__PROVIDED MATERIAL__.
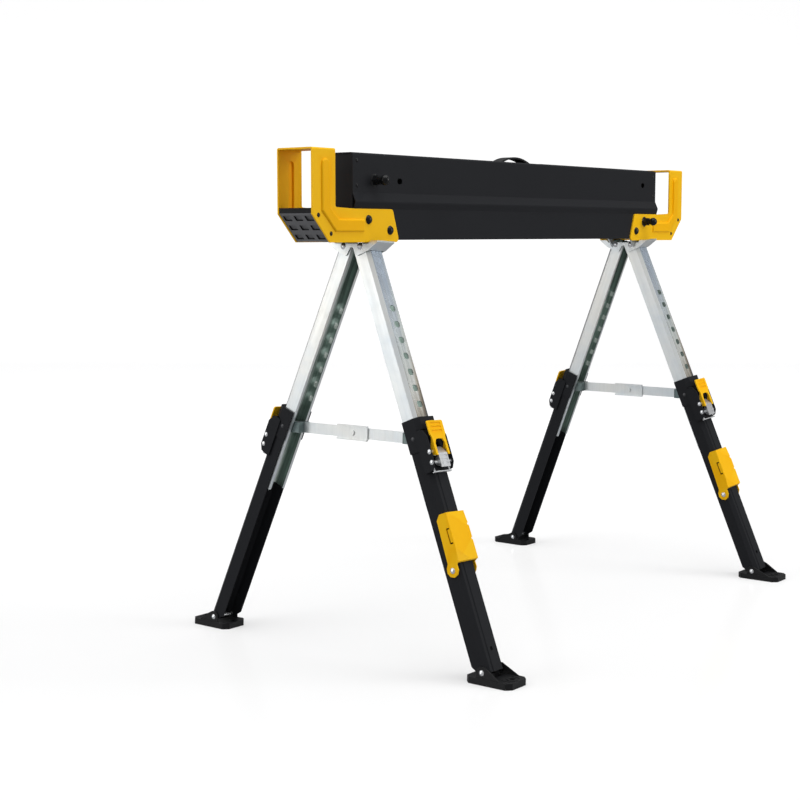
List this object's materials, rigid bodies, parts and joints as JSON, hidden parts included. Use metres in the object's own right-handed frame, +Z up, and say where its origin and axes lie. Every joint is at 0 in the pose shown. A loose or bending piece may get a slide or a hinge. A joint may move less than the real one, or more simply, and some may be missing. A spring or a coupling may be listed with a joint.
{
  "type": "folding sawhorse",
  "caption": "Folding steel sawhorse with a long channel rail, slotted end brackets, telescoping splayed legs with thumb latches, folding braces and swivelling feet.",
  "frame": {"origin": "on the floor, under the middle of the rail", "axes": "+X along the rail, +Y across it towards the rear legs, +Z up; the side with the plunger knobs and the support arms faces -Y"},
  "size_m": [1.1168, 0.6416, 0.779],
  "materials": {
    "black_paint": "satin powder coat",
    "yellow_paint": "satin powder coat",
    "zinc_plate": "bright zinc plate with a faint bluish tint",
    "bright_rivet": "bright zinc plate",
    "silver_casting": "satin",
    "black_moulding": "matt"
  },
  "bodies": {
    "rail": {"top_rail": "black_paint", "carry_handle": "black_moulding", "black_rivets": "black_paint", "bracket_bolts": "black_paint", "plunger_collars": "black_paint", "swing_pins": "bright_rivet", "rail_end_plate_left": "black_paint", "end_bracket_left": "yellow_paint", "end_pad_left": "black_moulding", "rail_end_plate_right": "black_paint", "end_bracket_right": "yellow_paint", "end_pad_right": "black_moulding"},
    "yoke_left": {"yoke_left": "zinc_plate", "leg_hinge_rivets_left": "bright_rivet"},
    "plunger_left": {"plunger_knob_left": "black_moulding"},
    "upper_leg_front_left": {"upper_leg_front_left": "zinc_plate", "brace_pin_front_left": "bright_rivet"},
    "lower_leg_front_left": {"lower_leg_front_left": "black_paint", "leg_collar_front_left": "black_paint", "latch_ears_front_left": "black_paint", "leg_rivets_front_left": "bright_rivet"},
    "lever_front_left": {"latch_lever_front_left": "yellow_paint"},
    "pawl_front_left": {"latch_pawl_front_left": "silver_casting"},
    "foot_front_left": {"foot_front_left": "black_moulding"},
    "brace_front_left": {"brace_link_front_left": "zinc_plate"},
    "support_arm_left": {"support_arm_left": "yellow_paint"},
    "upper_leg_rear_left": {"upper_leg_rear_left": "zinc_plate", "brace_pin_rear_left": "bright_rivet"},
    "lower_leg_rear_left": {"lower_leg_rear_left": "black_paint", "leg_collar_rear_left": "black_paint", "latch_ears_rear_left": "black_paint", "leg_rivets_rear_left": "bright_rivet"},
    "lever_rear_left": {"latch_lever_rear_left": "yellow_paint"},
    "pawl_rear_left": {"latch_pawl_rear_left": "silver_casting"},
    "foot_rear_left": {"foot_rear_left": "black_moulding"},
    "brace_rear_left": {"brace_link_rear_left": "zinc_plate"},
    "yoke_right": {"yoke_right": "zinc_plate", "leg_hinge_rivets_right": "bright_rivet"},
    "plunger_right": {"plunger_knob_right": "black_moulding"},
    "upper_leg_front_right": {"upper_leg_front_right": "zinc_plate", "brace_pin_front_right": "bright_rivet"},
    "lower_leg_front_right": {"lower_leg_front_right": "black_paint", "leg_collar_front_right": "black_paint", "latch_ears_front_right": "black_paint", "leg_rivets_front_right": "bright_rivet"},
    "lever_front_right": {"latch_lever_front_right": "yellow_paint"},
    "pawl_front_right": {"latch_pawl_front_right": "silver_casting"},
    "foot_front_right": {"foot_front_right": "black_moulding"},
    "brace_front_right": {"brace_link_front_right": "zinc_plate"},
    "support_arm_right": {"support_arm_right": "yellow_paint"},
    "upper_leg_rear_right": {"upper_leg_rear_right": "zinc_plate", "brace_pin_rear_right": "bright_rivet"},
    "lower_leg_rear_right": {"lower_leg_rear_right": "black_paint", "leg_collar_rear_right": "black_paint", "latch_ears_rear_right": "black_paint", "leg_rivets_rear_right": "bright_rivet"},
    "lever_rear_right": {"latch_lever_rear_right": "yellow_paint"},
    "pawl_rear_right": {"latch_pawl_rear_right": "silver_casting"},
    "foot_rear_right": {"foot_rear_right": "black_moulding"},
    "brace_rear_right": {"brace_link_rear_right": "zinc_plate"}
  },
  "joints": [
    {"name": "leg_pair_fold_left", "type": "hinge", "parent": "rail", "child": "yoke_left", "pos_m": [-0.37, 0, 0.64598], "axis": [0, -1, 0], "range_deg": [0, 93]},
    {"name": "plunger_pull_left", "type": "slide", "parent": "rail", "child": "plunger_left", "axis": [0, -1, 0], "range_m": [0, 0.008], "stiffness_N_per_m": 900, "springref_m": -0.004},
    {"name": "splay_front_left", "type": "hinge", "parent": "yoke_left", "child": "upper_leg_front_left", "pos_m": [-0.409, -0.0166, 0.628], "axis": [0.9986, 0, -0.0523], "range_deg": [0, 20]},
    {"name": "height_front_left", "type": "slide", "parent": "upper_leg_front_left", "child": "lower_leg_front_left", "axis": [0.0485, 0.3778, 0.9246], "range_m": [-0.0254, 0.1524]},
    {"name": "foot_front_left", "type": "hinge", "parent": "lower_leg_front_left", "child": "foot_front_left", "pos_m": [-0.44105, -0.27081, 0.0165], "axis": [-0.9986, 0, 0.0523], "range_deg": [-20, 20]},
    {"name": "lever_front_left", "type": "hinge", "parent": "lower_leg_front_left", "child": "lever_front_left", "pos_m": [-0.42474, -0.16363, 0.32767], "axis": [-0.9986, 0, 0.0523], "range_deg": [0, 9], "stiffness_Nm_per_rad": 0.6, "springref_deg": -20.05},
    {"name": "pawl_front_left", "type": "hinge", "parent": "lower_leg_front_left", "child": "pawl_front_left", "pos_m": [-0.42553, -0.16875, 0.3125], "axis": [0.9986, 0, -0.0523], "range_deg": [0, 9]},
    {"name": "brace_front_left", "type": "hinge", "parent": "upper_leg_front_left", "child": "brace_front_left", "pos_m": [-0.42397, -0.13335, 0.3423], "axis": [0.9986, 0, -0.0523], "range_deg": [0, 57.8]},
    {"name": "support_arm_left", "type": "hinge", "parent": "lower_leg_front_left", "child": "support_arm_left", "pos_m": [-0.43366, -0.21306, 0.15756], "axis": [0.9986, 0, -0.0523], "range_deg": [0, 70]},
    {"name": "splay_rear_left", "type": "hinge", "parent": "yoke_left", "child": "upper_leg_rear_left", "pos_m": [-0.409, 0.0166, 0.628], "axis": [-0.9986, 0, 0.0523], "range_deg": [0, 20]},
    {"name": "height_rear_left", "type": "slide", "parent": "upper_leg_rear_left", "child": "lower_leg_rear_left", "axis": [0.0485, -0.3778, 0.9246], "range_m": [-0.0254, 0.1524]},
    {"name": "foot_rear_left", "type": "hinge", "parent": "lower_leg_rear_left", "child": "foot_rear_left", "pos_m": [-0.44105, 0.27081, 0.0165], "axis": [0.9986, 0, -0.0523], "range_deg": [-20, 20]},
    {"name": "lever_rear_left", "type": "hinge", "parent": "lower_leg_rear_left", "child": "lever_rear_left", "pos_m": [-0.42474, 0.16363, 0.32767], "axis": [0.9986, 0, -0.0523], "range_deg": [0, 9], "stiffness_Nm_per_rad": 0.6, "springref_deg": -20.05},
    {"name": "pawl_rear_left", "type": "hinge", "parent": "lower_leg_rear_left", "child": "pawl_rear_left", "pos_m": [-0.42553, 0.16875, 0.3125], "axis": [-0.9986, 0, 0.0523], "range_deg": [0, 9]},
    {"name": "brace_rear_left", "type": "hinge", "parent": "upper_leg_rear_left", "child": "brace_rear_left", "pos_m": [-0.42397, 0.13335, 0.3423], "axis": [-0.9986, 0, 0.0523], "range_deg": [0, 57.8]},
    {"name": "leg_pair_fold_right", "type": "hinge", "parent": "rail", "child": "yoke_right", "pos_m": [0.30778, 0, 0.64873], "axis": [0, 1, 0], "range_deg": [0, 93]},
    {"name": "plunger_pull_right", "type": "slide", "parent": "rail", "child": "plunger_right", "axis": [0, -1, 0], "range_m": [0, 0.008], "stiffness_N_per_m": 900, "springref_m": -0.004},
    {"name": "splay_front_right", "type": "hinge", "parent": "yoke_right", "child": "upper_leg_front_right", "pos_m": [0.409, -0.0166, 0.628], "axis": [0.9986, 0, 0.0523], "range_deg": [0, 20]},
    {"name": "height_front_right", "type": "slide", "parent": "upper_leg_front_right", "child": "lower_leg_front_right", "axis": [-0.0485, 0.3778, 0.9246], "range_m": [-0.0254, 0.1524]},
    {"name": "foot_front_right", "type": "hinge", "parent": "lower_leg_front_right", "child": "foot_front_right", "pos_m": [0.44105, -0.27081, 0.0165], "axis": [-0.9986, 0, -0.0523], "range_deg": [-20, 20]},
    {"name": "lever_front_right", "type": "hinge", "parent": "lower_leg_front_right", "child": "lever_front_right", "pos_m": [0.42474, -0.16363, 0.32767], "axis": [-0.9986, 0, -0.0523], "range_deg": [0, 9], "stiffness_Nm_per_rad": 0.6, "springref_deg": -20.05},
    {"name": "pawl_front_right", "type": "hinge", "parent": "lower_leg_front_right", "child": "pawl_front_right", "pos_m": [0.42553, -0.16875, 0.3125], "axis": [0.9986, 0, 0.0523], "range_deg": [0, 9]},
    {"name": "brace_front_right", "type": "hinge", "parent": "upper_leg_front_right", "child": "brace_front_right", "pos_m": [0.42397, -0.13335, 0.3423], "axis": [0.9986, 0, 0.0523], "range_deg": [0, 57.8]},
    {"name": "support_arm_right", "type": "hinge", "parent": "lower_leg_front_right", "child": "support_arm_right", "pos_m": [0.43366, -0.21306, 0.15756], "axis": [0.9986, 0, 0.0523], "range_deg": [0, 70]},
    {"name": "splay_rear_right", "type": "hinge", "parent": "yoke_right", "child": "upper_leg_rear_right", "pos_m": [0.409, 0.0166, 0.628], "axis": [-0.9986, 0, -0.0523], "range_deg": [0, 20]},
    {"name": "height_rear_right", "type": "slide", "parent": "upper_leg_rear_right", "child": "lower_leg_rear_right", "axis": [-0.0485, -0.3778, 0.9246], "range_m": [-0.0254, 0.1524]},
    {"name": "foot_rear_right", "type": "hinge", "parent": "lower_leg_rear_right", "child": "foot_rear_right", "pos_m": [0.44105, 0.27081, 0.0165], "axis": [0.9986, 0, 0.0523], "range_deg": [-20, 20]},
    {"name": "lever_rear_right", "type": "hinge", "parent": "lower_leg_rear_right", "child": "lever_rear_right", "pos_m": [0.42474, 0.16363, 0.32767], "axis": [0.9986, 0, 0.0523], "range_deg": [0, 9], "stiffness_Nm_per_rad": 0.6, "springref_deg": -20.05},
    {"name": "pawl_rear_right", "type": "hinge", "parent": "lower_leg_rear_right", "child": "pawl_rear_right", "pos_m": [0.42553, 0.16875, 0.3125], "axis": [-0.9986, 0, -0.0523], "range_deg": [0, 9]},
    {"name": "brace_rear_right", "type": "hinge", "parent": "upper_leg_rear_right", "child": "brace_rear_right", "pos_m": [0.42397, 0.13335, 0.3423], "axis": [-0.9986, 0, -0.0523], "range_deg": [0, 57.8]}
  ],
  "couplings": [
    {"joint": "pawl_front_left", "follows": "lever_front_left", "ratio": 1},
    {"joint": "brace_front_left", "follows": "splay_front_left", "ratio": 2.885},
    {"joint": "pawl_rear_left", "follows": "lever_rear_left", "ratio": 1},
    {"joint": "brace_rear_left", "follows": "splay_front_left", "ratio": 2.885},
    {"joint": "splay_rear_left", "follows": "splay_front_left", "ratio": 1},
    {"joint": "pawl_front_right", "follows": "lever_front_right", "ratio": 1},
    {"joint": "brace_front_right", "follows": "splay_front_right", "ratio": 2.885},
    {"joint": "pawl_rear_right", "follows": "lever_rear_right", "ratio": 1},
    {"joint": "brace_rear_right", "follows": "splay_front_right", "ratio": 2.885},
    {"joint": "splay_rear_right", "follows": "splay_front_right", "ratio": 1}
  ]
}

__TASK GOAL__. What is the number of lines in the data holding the word "bodies"? Reply with that number only.

__FINAL RESULT__. 2